A well meaning, but ultimately rather limp overview of gender inequality and sexual assault in the film industry, The Reckoning: Hollywood’s Worst Kept Secret is a documentary that feels like too little, too late. Best suited for those who haven’t watched a nightly news report in over two years, one of the latest documentaries from prolific filmmaker and stage director Barry Avrich (delivering one of two films opening theatrically within two weeks of each other in Toronto) gives an overview of misconduct, assault, and rape allegations brought against some of Hollywood’s biggest power players and stars, but never bothers to dig deeper and figure out what it all could mean.

The Reckoning: Hollywood’s Worst Kept Secret finds its lynchpin in the case of disgraced movie mogul Harvey Weinstein, who’s currently facing dozens of rape and sexual assault charges in New York, Los Angeles, and London brought on by a staggering number of women who claim that the former Miramax chief and Oscar courting guru made unwanted and sometimes threatening advances.

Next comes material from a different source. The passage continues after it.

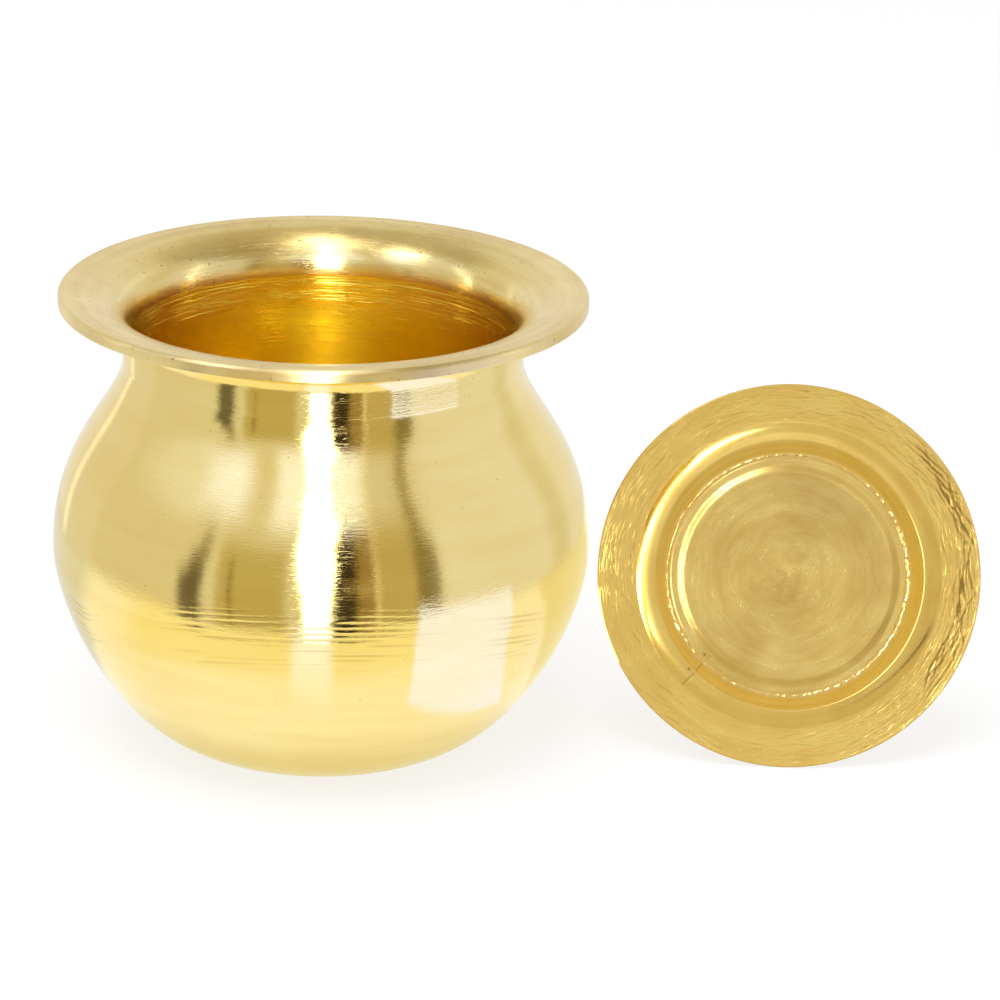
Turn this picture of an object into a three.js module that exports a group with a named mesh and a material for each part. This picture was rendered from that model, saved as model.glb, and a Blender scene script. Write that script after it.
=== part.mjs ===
import * as THREE from 'three';

// A lota, a small round brass water pot, with its dished lid standing beside it.
// Lengths are millimetres and +Z is up. The origin is the middle of the pot's flat
// foot, on the surface that the pot and the lid stand on.

// Pot, outside sizes
const potHeight = 115.5;
const lipRadius = 65;
const lipThickness = 2.8;
const lipBevel = 0.8;
const flareDrop = 11; // from the lip down to the straight collar of the neck
const collarHeight = 6;
const collarRadius = 49.4;
const bellyRadius = 67.1;
const bellyHeight = 50;
const footRadius = 30;

// Pot, walls
const collarWall = 2;
const bodyWall = 1.5;

// How full each curve of the pot is, as shares of the height or width it spans
const collarFullnessShare = 0.25;
const shoulderFullnessShare = 0.56;
const bellyFullnessShare = 0.315;
const footFullnessShare = 0.55;
const lipLevelShare = 0.4;
const throatFullnessShare = 0.36;

// Soldered laps of the pot: the lower piece's tongue stands inside the upper
// piece's skirt, and a flush ring of hard solder closes the joint outside
const solderHeight = 1.6;
const lapHeight = 2.4;
const lapGap = 0.3;
const tongueShare = 0.42; // of the wall

// Lid, measured from its axis and from the top of its brim's edge
const lidRadius = 47.9;
const lidSheet = 1.2;
const lidEdgeBevel = 0.3;
const brimWidth = 9.7;
const brimFall = 0.6;
const rollWidth = 4.5; // of the raised roll inside the brim
const rollRise = 1.7;
const rollFullnessShare = 0.5;
const rollSteepShare = 0.2;
const dishRadius = 30.9;
const dishDepth = 4.4;
const ledgeWidth = 4.2;

// Lid, the pan let into the dish and the solder bead round it
const lidJointGap = 0.3; // between the lid's pieces
const panRadius = 29.6;
const panFlange = 1.6; // the flat rim round the pan's raised middle
const panStepWidth = 2;
const panStepRise = 1;
const panStepEaseShare = 0.35;
const beadHeight = 1.5;
const beadShoulderShare = 0.5;

// Where the lid stands: beside the belly, leaning back, its lowest edge on z = 0
const lidLeanDegrees = 21;
const lidToBelly = 2;
const lidForward = 5.2;

// Facets
const turnSegments = 60;
const bodySteps = 13;
const flareSteps = 9;
const rollSteps = 5;
const panSteps = 6;

const throatRadius = collarRadius - collarWall;
const collarTop = potHeight - flareDrop;
const collarBottom = collarTop - collarHeight;

const potBrass = { color: 0xd9bc6a, roughness: 0.24, metalness: 1 };
const lidBrass = { color: 0xdcb552, roughness: 0.34, metalness: 1 };
const hardSolder = { color: 0xc9a765, roughness: 0.45, metalness: 1 };

function point(radius, height) {
  return new THREE.Vector2(radius, height);
}

// A closed outline of (radius, height) points, turned about the Z axis.
function turned(name, outline, look) {
  const first = outline[0];
  const onAxis = first.x === 0;
  const points = onAxis ? outline : [...outline, first.clone()];
  const geometry = new THREE.LatheGeometry(points, turnSegments);
  geometry.rotateX(Math.PI / 2);
  const mesh = new THREE.Mesh(geometry, new THREE.MeshStandardMaterial(look));
  mesh.name = name;
  return mesh;
}

// A line of points, moved sideways to its left by a distance that runs evenly
// from the first value to the second.
function offsetLine(points, firstDistance, lastDistance) {
  const last = points.length - 1;
  return points.map((here, index) => {
    const before = points[Math.max(index - 1, 0)];
    const after = points[Math.min(index + 1, last)];
    const arriving = here.clone().sub(before).normalize();
    const leaving = after.clone().sub(here).normalize();
    const along = arriving.clone().add(leaving).normalize();
    const bend = index === 0 || index === last ? 1 : along.dot(leaving);
    const distance = THREE.MathUtils.lerp(firstDistance, lastDistance, index / last) / bend;
    return point(here.x - along.y * distance, here.y + along.x * distance);
  });
}

// The radius of a rising line at a height, or of its nearest end past that end.
function radiusAt(points, height) {
  const upper = points.findIndex((p) => p.y >= height);
  if (upper === 0) {
    return points[0].x;
  }
  if (upper < 0) {
    return points[points.length - 1].x;
  }
  const low = points[upper - 1];
  const high = points[upper];
  return THREE.MathUtils.lerp(low.x, high.x, (height - low.y) / (high.y - low.y));
}

// The stretch of a rising line between two heights.
function cutBetween(points, low, high) {
  const kept = points.filter((p) => p.y > low && p.y < high);
  return [point(radiusAt(points, low), low), ...kept, point(radiusAt(points, high), high)];
}

// The outside of the pot from the edge of its foot up to the belly's widest ring.
function bowlLine() {
  const tuck = footFullnessShare * (bellyRadius - footRadius);
  const curve = new THREE.CubicBezierCurve(
    point(footRadius, 0),
    point(footRadius + tuck, 0),
    point(bellyRadius, bellyHeight - bellyFullnessShare * bellyHeight),
    point(bellyRadius, bellyHeight),
  );
  return curve.getPoints(bodySteps);
}

// The outside of the pot from the belly's widest ring up to the collar.
function shoulderLine() {
  const rise = collarBottom - bellyHeight;
  const curve = new THREE.CubicBezierCurve(
    point(bellyRadius, bellyHeight),
    point(bellyRadius, bellyHeight + shoulderFullnessShare * rise),
    point(collarRadius, collarBottom - collarFullnessShare * rise),
    point(collarRadius, collarBottom),
  );
  return curve.getPoints(bodySteps);
}

// One face of the flared mouth, from the collar up and out to the lip.
function flareLine(neckRadius, edgeRadius, edgeHeight) {
  const reach = edgeRadius - neckRadius;
  const rise = edgeHeight - collarTop;
  const curve = new THREE.CubicBezierCurve(
    point(neckRadius, collarTop),
    point(neckRadius, edgeHeight - throatFullnessShare * rise),
    point(neckRadius + lipLevelShare * reach, edgeHeight),
    point(edgeRadius, edgeHeight),
  );
  return curve.getPoints(flareSteps);
}

// The sizes of a soldered lap whose lower piece ends in a step at stepHeight.
function makeLap(stepHeight, innerRadius, wall) {
  const ringTop = stepHeight + solderHeight;
  const tongueTop = ringTop + lapHeight;
  const tongueRadius = innerRadius + tongueShare * wall;
  return {
    stepHeight,
    ringTop,
    tongueTop,
    pocketTop: tongueTop + lapGap,
    innerRadius,
    tongueRadius,
    skirtRadius: tongueRadius + lapGap,
  };
}

const bowlOutside = bowlLine();
const shoulderOutside = shoulderLine();
const bellyLap = makeLap(bellyHeight - solderHeight / 2, bellyRadius - bodyWall, bodyWall);
const neckLap = makeLap(collarBottom, throatRadius, collarWall);

// The step and tongue that end a lower piece, from its outside round to its inside.
function tonguePoints(lap) {
  return [
    point(lap.tongueRadius, lap.stepHeight),
    point(lap.tongueRadius, lap.tongueTop),
    point(lap.innerRadius, lap.tongueTop),
  ];
}

// The pocket and skirt that end an upper piece, from its inside round to its outside.
function skirtPoints(lap) {
  return [point(lap.skirtRadius, lap.pocketTop), point(lap.skirtRadius, lap.ringTop)];
}

// Raised from a disc: flat foot, round belly, and the tongue of the belly lap.
function makeLowerBowl() {
  const outside = cutBetween(bowlOutside, 0, bellyLap.stepHeight);
  const inside = offsetLine(bowlOutside, bodyWall, bodyWall).reverse();
  return turned('lower_bowl', [
    point(0, 0),
    ...outside,
    ...tonguePoints(bellyLap),
    ...inside,
    point(0, bodyWall),
  ], potBrass);
}

// The upper half of the body, from the belly's widest ring in to the collar.
function makeShoulder() {
  const outside = cutBetween(shoulderOutside, bellyLap.ringTop, collarBottom);
  const wholeInside = offsetLine(shoulderOutside, bodyWall, collarWall);
  const inside = cutBetween(wholeInside, bellyLap.pocketTop, collarBottom).reverse();
  return turned('shoulder', [
    ...outside,
    ...tonguePoints(neckLap),
    ...inside,
    ...skirtPoints(bellyLap),
  ], potBrass);
}

// The collar and the wide everted lip, turned from one thick ring.
function makeFlaredMouth() {
  const underside = flareLine(collarRadius, lipRadius, potHeight - lipThickness);
  const upside = flareLine(throatRadius, lipRadius - lipBevel, potHeight).reverse();
  return turned('flared_mouth', [
    point(collarRadius, neckLap.ringTop),
    ...underside,
    point(lipRadius, potHeight - lipBevel),
    ...upside,
    point(throatRadius, neckLap.pocketTop),
    ...skirtPoints(neckLap),
  ], potBrass);
}

// A flush ring of hard solder in the open side of a lap.
function makeSolderRing(name, lap, lowerRadius, upperRadius) {
  return turned(name, [
    point(lowerRadius, lap.stepHeight),
    point(upperRadius, lap.ringTop),
    point(lap.skirtRadius, lap.ringTop),
    point(lap.skirtRadius, lap.stepHeight),
  ], hardSolder);
}

function makePot() {
  const pot = new THREE.Group();
  const bellyLow = radiusAt(bowlOutside, bellyLap.stepHeight);
  const bellyHigh = radiusAt(shoulderOutside, bellyLap.ringTop);
  pot.add(
    makeLowerBowl(),
    makeSolderRing('belly_seam', bellyLap, bellyLow, bellyHigh),
    makeShoulder(),
    makeSolderRing('neck_seam', neckLap, collarRadius, collarRadius),
    makeFlaredMouth(),
  );
  return pot;
}

// The shown face of the lid's outer piece: the ledge under the pan, the steep wall
// of the dish, the raised roll and the brim, from the middle outwards.
function brimLine() {
  const rollFoot = point(lidRadius - brimWidth, -brimFall);
  const rollCrest = point(rollFoot.x - rollWidth, rollFoot.y + rollRise);
  const rollLevel = rollFullnessShare * rollWidth;
  const rollSteep = rollSteepShare * rollWidth;
  const curve = new THREE.CubicBezierCurve(
    rollCrest,
    point(rollCrest.x + rollLevel, rollCrest.y),
    point(rollFoot.x - rollSteep, rollFoot.y + rollFullnessShare * rollRise),
    rollFoot,
  );
  return [
    point(dishRadius - ledgeWidth, -dishDepth),
    point(dishRadius, -dishDepth),
    ...curve.getPoints(rollSteps),
    point(lidRadius - lidEdgeBevel, 0),
  ];
}

function makeLidBrim() {
  const face = brimLine();
  const back = offsetLine(face, -lidSheet, -lidSheet);
  const backEdge = point(lidRadius - lidEdgeBevel, -lidSheet);
  return turned('lid_brim', [
    ...back.slice(0, -1),
    backEdge,
    point(lidRadius, lidEdgeBevel - lidSheet),
    point(lidRadius, -lidEdgeBevel),
    ...face.reverse(),
  ], lidBrass);
}

// One face of the pan at the height of its flange, from the middle outwards.
function panLine(flangeHeight) {
  const stepFoot = point(panRadius - panFlange, flangeHeight);
  const stepTop = point(stepFoot.x - panStepWidth, flangeHeight + panStepRise);
  const ease = panStepEaseShare * panStepWidth;
  const curve = new THREE.CubicBezierCurve(
    stepTop,
    point(stepTop.x + ease, stepTop.y),
    point(stepFoot.x - ease, stepFoot.y),
    stepFoot,
  );
  return [point(0, stepTop.y), ...curve.getPoints(panSteps), point(panRadius, flangeHeight)];
}

// A pressed disc with a raised middle, let into the dish above the ledge.
function makeLidPan() {
  const foot = lidJointGap - dishDepth;
  const back = panLine(foot);
  const face = panLine(foot + lidSheet).reverse();
  return turned('lid_pan', [...back, ...face], lidBrass);
}

// The bead of solder left standing in the crease between the pan and the wall.
function makeLidSeam() {
  const foot = lidJointGap - dishDepth;
  const inner = panRadius + lidJointGap;
  const outer = dishRadius - lidJointGap;
  const side = foot + beadShoulderShare * beadHeight;
  return turned('lid_seam', [
    point(inner, foot),
    point(outer, foot),
    point(outer, side),
    point((inner + outer) / 2, foot + beadHeight),
    point(inner, side),
  ], hardSolder);
}

function makeLid() {
  const lean = THREE.MathUtils.degToRad(lidLeanDegrees);
  const lowestBack = lidSheet - lidEdgeBevel;
  const lid = new THREE.Group();
  lid.add(makeLidBrim(), makeLidSeam(), makeLidPan());
  lid.rotation.x = Math.PI / 2 - lean;
  lid.position.set(
    bellyRadius + lidToBelly + lidRadius,
    -lidForward,
    lidRadius * Math.cos(lean) + lowestBack * Math.sin(lean),
  );
  return lid;
}

const lota = new THREE.Group();
lota.add(makePot(), makeLid());

export default lota;
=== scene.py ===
import bpy
import math
import numpy as np
from mathutils import Matrix


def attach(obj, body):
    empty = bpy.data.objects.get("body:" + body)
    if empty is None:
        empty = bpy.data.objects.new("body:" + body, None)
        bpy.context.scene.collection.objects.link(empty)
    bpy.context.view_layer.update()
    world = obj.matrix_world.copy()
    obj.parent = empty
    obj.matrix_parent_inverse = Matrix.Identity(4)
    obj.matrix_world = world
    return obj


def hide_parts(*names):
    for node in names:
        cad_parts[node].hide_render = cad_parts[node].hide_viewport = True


# A brass lota and its lid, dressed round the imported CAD. Sizes in the dictionaries
# are millimetres, and everything made is metres.

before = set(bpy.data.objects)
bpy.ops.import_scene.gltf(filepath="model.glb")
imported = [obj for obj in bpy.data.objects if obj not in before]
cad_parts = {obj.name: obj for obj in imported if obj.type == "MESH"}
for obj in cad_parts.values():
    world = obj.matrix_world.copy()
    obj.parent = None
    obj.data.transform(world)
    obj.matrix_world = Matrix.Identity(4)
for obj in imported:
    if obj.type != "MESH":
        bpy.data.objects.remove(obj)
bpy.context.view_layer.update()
scene = bpy.context.scene
mm = 0.001
lidPlace = (117.0, -5.2, 45.04)   # the middle of the lid, mm
lidLean = 21.0                    # degrees back from upright


def linearFromHex(code):
    # sRGB hex to linear RGBA
    parts = [int(code[i:i + 2], 16) / 255 for i in (1, 3, 5)]
    return [p / 12.92 if p <= 0.04045 else ((p + 0.055) / 1.055) ** 2.4 for p in parts] + [1.0]


def addNode(tree, kind, settings=None, links=None):
    # settings fill inputs by name or number, or attributes; links are input: output socket
    node = tree.nodes.new(kind)
    for key, value in (settings or {}).items():
        if isinstance(key, str) and hasattr(node, key) and key not in node.inputs:
            setattr(node, key, value)
        else:
            node.inputs[key].default_value = value
    for key, source in (links or {}).items():
        tree.links.new(source, node.inputs[key])
    return node


def bezier(p0, p1, p2, p3, count=240):
    t = np.linspace(0, 1, count)[:, None]
    p0, p1, p2, p3 = map(np.array, (p0, p1, p2, p3))
    return (1 - t) ** 3 * p0 + 3 * (1 - t) ** 2 * t * p1 + 3 * (1 - t) * t * t * p2 + t ** 3 * p3


def offsetCurve(line, first, last):
    # moves a (radius, height) line to its left by a distance that runs from first to last
    tangent = np.gradient(line, axis=0)
    tangent /= np.linalg.norm(tangent, axis=1)[:, None]
    distance = np.linspace(first, last, len(line))[:, None]
    return line + distance * np.stack([-tangent[:, 1], tangent[:, 0]], 1)


def cutHeights(line, low, high):
    # the stretch of a rising line between two heights
    ends = [[np.interp(h, line[:, 1], line[:, 0]), h] for h in (low, high)]
    kept = line[(line[:, 1] > low + 1e-3) & (line[:, 1] < high - 1e-3)]
    return np.vstack([ends[0], kept, ends[1]])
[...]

It’s not surprising that Avrich would want to build such a primer around Weinstein, and not just because he’s a perfect example of how the Hollywood elite is capable of turning a blind eye to horrific indiscretions when the person committing them is successful.

Avrich attempted to make a no-holds-barred look at the super-producer several years ago, only to have his efforts suppressed by the Weinstein Company honcho. Naturally, like many in the industry, Avrich had heard the rumblings of Weinstein’s monstrous private life, but with a lawsuit already looming over his head and no hard evidence at the time to back up his claims, the filmmaker had to tread lightly. In this sense The Reckoning: Hollywood’s Worst Kept Secret feels both like an overview and a chance for Avrich to get something off his chest that’s clearly been bothering him for quite some time.

The structure here is akin to a longform newsmagazine report, with a wide number of interview subjects contributing to an overall fact dump that feels sterilized for mass consumption. The Reckoning: Hollywood’s Worst Kept Secret talks with survivors and accusers of high profile sexual misconducts, former employees, assistants, and directors who worked at Miramax, journalists, and lawyers to flesh out this system that enabled a master manipulator like Harvey to thrive and skate through his lauded career without consequences for his actions. There are other high profile figures brought down by the #MeToo and #TimesUp movements that are touched upon here – Kevin Spacey, Bill Cosby, Charlie Rose, Matt Lauer, and most notably Bill O’Reilly – but The Reckoning: Hollywood’s Worst Kept Secret remains predominantly focused on the Weinstein case.

That makes perfect sense when one considers that most former employees of Harvey are no longer bound to their previously airtight and staggeringly litigious nondisclosure agreements. Plenty of people are willing to talk about their experiences in ways that Avrich couldn’t previously get on the record before. The Reckoning: Hollywood’s Worst Kept Secret is at its best when illustrating how famous cads can lawyer-up quickly and hide behind reams of legalese to confound, bully, and suppress anyone that might say anything about them that’s less than exemplary. By looking at this aspect of Hollywood and celebrity culture, Avrich makes a pronounced, connecting line between people like Weinstein and O’Reilly and the current American president, a man who has been caught several times bragging about potential sexual assaults as if they were no big deal. That’s an important part of this overall story that remains frustratingly underexposed, and one that Avrich handles rather well.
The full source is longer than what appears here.